- _EXERCISE BRIEF_
Give the material again in full, matching it exactly.

##### EXERCISE MATERIALS

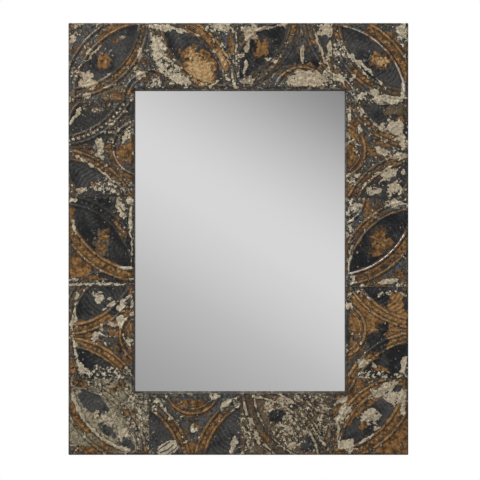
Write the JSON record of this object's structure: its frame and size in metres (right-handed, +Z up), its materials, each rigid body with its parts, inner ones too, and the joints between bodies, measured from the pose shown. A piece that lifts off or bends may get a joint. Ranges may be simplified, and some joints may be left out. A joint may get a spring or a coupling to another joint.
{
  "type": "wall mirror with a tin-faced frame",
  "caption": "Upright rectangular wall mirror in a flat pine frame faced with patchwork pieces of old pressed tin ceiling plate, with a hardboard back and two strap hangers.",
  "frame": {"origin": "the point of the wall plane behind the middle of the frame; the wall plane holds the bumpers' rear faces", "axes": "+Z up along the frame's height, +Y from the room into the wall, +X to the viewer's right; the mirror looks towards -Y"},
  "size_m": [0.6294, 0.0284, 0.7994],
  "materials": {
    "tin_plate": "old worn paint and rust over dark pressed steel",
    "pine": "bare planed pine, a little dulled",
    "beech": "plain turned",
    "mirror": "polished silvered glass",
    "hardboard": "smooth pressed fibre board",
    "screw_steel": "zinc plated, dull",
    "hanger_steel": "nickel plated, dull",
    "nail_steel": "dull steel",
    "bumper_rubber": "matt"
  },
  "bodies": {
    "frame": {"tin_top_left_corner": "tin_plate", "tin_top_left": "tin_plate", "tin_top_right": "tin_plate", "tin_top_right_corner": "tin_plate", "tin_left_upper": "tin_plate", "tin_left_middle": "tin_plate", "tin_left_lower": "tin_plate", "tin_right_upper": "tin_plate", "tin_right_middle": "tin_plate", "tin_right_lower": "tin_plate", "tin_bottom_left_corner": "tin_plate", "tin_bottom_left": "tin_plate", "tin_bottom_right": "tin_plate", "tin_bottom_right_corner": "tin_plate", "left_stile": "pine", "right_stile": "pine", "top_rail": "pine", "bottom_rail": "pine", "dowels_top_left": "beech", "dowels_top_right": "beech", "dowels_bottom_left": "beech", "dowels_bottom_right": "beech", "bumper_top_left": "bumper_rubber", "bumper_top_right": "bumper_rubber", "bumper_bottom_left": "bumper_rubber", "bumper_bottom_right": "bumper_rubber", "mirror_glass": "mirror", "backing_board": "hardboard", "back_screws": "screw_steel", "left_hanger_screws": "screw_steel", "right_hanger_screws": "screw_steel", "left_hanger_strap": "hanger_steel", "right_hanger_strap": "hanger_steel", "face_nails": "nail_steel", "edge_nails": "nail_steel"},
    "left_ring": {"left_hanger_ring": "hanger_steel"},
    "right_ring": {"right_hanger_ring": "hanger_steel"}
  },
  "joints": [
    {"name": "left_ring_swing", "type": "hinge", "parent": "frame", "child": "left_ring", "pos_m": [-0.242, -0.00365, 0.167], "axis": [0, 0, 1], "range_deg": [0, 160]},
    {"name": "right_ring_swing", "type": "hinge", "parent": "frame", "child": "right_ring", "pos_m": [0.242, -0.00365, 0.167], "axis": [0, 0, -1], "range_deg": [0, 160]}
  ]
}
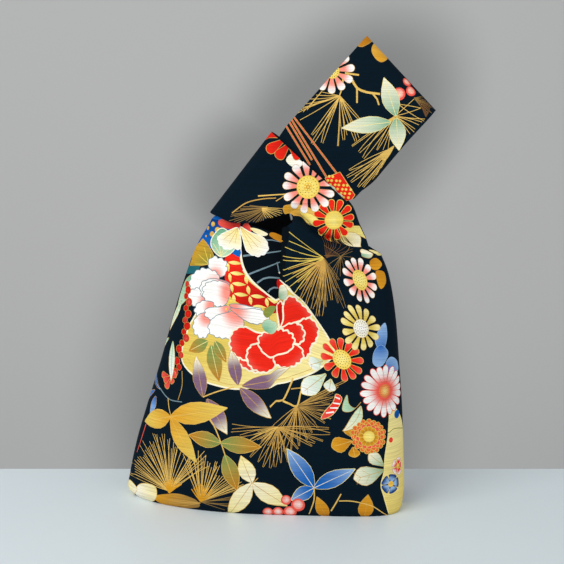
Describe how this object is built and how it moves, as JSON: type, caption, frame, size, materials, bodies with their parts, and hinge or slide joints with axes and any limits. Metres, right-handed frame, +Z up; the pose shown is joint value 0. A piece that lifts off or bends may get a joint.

##########

- _SOLUTION TO THE PROBLEM_
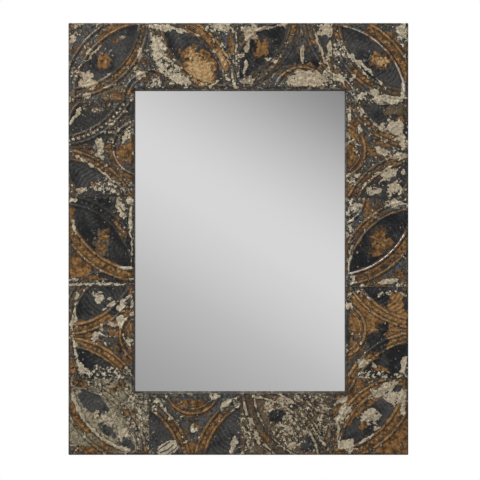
Write the JSON record of this object's structure: its frame and size in metres (right-handed, +Z up), its materials, each rigid body with its parts, inner ones too, and the joints between bodies, measured from the pose shown. A piece that lifts off or bends may get a joint. Ranges may be simplified, and some joints may be left out. A joint may get a spring or a coupling to another joint.
{
  "type": "wall mirror with a tin-faced frame",
  "caption": "Upright rectangular wall mirror in a flat pine frame faced with patchwork pieces of old pressed tin ceiling plate, with a hardboard back and two strap hangers.",
  "frame": {"origin": "the point of the wall plane behind the middle of the frame; the wall plane holds the bumpers' rear faces", "axes": "+Z up along the frame's height, +Y from the room into the wall, +X to the viewer's right; the mirror looks towards -Y"},
  "size_m": [0.6294, 0.0284, 0.7994],
  "materials": {
    "tin_plate": "old worn paint and rust over dark pressed steel",
    "pine": "bare planed pine, a little dulled",
    "beech": "plain turned",
    "mirror": "polished silvered glass",
    "hardboard": "smooth pressed fibre board",
    "screw_steel": "zinc plated, dull",
    "hanger_steel": "nickel plated, dull",
    "nail_steel": "dull steel",
    "bumper_rubber": "matt"
  },
  "bodies": {
    "frame": {"tin_top_left_corner": "tin_plate", "tin_top_left": "tin_plate", "tin_top_right": "tin_plate", "tin_top_right_corner": "tin_plate", "tin_left_upper": "tin_plate", "tin_left_middle": "tin_plate", "tin_left_lower": "tin_plate", "tin_right_upper": "tin_plate", "tin_right_middle": "tin_plate", "tin_right_lower": "tin_plate", "tin_bottom_left_corner": "tin_plate", "tin_bottom_left": "tin_plate", "tin_bottom_right": "tin_plate", "tin_bottom_right_corner": "tin_plate", "left_stile": "pine", "right_stile": "pine", "top_rail": "pine", "bottom_rail": "pine", "dowels_top_left": "beech", "dowels_top_right": "beech", "dowels_bottom_left": "beech", "dowels_bottom_right": "beech", "bumper_top_left": "bumper_rubber", "bumper_top_right": "bumper_rubber", "bumper_bottom_left": "bumper_rubber", "bumper_bottom_right": "bumper_rubber", "mirror_glass": "mirror", "backing_board": "hardboard", "back_screws": "screw_steel", "left_hanger_screws": "screw_steel", "right_hanger_screws": "screw_steel", "left_hanger_strap": "hanger_steel", "right_hanger_strap": "hanger_steel", "face_nails": "nail_steel", "edge_nails": "nail_steel"},
    "left_ring": {"left_hanger_ring": "hanger_steel"},
    "right_ring": {"right_hanger_ring": "hanger_steel"}
  },
  "joints": [
    {"name": "left_ring_swing", "type": "hinge", "parent": "frame", "child": "left_ring", "pos_m": [-0.242, -0.00365, 0.167], "axis": [0, 0, 1], "range_deg": [0, 160]},
    {"name": "right_ring_swing", "type": "hinge", "parent": "frame", "child": "right_ring", "pos_m": [0.242, -0.00365, 0.167], "axis": [0, 0, -1], "range_deg": [0, 160]}
  ]
}
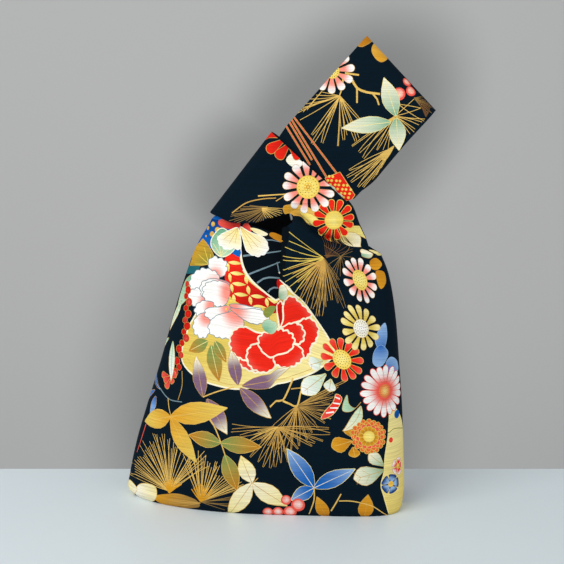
Describe how this object is built and how it moves, as JSON: type, caption, frame, size, materials, bodies with their parts, and hinge or slide joints with axes and any limits. Metres, right-handed frame, +Z up; the pose shown is joint value 0. A piece that lifts off or bends may get a joint.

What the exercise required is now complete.